Have Antimatter, Will Travel

Gerald Jackson, a former physicist at Fermilab, has a big dream. He thinks that, given unlimited funds, we could have a fully demonstrable, antimatter-propelled spacecraft prototype ready in less than a decade.

But since he doesn’t possess unlimited economic resources, and since the likelihood of any government underwriting a prohibitively expensive program in antimatter propulsion technology is pretty remote, he’s decided to turn to the guerrilla funding tactics of the 21st century: He’s starting a Kickstarter campaign.

The idea is to raise $200,000 to crowdfund initial antimatter propulsion research for Jackson’s company, Hbar Technologies.

It’s an ambitious goal, but the potential rewards are staggering.  The creation of a functional antimatter engine would mean drastically reduced travel times for space probes, both within the solar system and in the interstellar spaces beyond.  With potential velocities of 40% of the speed of light, it would mean that the stars would suddenly come within our reach; a journey lasting as long as the voyage of the New Horizons probe to Pluto would take us, not merely to the outermost bodies in our solar system, but to whole systems of planets circling nearby stars.

Some experts assert that a more realistic estimate of such a spacecraft’s speed would be about 0.10c (10% of the speed of light), but even this would represent a fantastic speed that is utterly beyond anything we have today, and it would still put a probe in the Alpha Centauri system (the closest alien system to our own) in just 40 years.

The problem is twofold: devising a lightweight propulsion system that doesn’t outweigh the payload by orders of magnitude; and actually getting one’s hands on significant enough quantities of antimatter, a notoriously difficult substance to come across (which, incidentally, is fortunate for those of us made of normal matter).

Jackson thinks he has a solution to the first problem.  “[M]y Hbar partner, physicist Steven Howe, and I came up with a very light propulsion system whose mass was comparative to the payload—an antimatter sail,” he explains.

Schematic diagram of the Hbar Technologies concept for an antimatter space probe. Credit: Hbar Technologies, LLC.
Making antimatter

As far as the antimatter production problem—that may be a bit more difficult.  Antimatter on Earth can only be found where humans have created it, deep in the hearts of the world’s most powerful particle accelerators—one antiproton at a time.

Jackson and Howe estimated that only 17 grams of antihydrogen would be required to power their antimatter drive, which doesn’t sound like much; however, less than one gram of the stuff has been produced, and none of it has been contained for much more than a day.  So to sum: It’s very difficult to store, and its production would require a multi-billion dollar particle collider solely dedicated to churning out antimatter day after day—a fantastically expensive project.

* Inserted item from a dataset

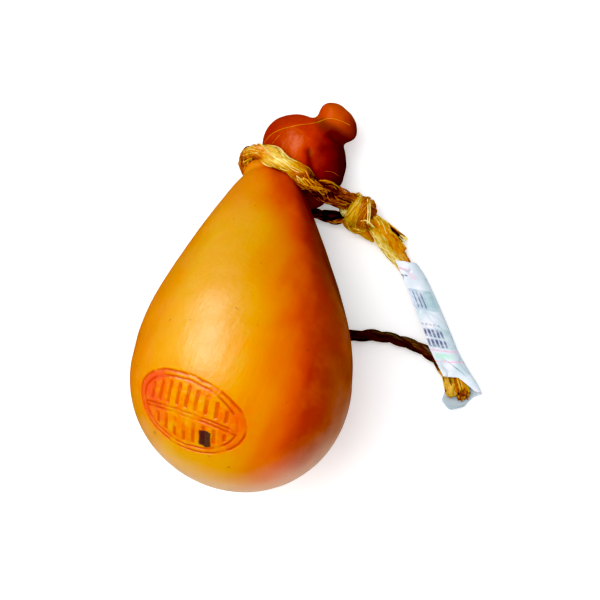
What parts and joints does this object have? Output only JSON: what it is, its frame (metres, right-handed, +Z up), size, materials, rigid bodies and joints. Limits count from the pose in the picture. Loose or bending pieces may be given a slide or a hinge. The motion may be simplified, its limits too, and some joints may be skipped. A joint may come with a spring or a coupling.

Still, Jackson continues to dream, and it is of such stuff that the future is built.  He thinks he’s solved the containment issue, and he wants cash to build a proof-of-concept.  The rest, he hopes, will follow in due time.

Meet The Craft

Briefly, the spacecraft design outlined by Jackson and Howe is as follows—the probe will consist of four parts: A carbon “sail” coated with depleted uranium, a storage unit containing the requisite antihydrogen in solid form, an antiproton-powered electrical energy system, and a robotic imaging and instrument package (the science payload).

The actual motive principle behind the antimatter drive is a curious one.  The antihydrogen is used to induce fission, and will produce 2 GeV (2 billion electron volts) of power—far in excess of anything standard chemical rockets generate.  Upon striking a depleted uranium foil within the spacecraft, the antiprotons cause the uranium to fission, producing two “daughter” byproducts which are emitted in opposite directions.

One of these byproducts slams into the uranium-coated sail, imparting its momentum to it like wind bellying the cloth sails of a terrestrial clipper ship.  The other byproduct is exhausted like a conventional rocket propellant—that process of “leaving something behind” quoted in the film Interstellar as the only way mankind has ever found of getting from one place to another in space.  So there are really two propulsive engines at work simultaneously, which (theoretically) cause the spacecraft to accelerate rapidly to appreciable fractions of the speed of light.

It’s an interesting proposal, and well worth investigation.  Perhaps, with Kickstarter funding, Jackson and Howe can start the serious business of making this science fictional technology a reality. That said, they estimate a further $100 million is needed to develop an Earth-based test to prove that the technology actually works...so that may only be something our progeny get to see.

“Crowdfunding may be a good way to show interest in the project when it comes time to find bigger investors or governmental support,” says Jackson.

After that, with sufficient will, and a couple of billion dollars burning a hole in one’s pocket, dispatching antimatter probes capable of 0.40c to the near stars shouldn’t be a problem at all.